Sigurd Ibsen had promised his parents to keep the furnishings from "the red drawing room". The furniture from that room and most of the paintings were taken along to Villa Ibsen in Suisi near Bolzano in Italy, where Sigurd Ibsen lived until his death in 1930. The interior went out of the family´s possession in 1968 when the place was sold to Italians. The furniture was, with the help of the Ministry of Culture and Church Affairs, bought back in 2002. The paintings are still to be found in Villa Ibsen, but the Ibsen Museum has with the assistance of Ibsen´s great grandchild, the actor Joen Bille, been granted the right of pre-emption.

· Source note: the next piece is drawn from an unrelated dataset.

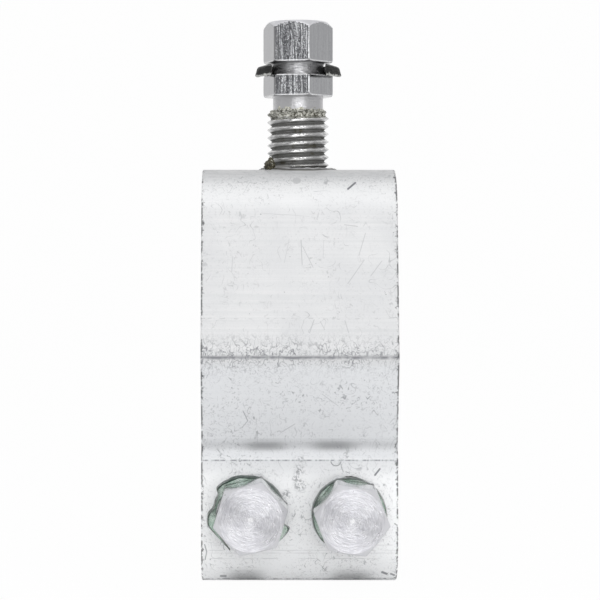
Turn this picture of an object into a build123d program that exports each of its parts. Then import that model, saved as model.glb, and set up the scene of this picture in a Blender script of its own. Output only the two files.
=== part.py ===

The mayor of Kristiania proposed having the interior preserved in the apartment on Arbins gate, but the initiative was too late in coming. The city executive took contact with the owners regarding what it would cost to purchase the building. The politicians thought that NOK 300,000 was too expensive. The municipality therefore deposited the furnishings of the bedroom and the study at the Norwegian Folk Museum. The study was reconstructed and exhibited with all of the original objects while the bedroom, with Bergliot Ibsen´s approval, was loaned to Skien to be exhibited along with the library at the Brekke estate.
The Ibsen Museum is now a part of the Norsk Folkemuseum foundation, and contains Henrik Ibsens home, restored with original interiors and an exhibition presenting Ibsen's life and works.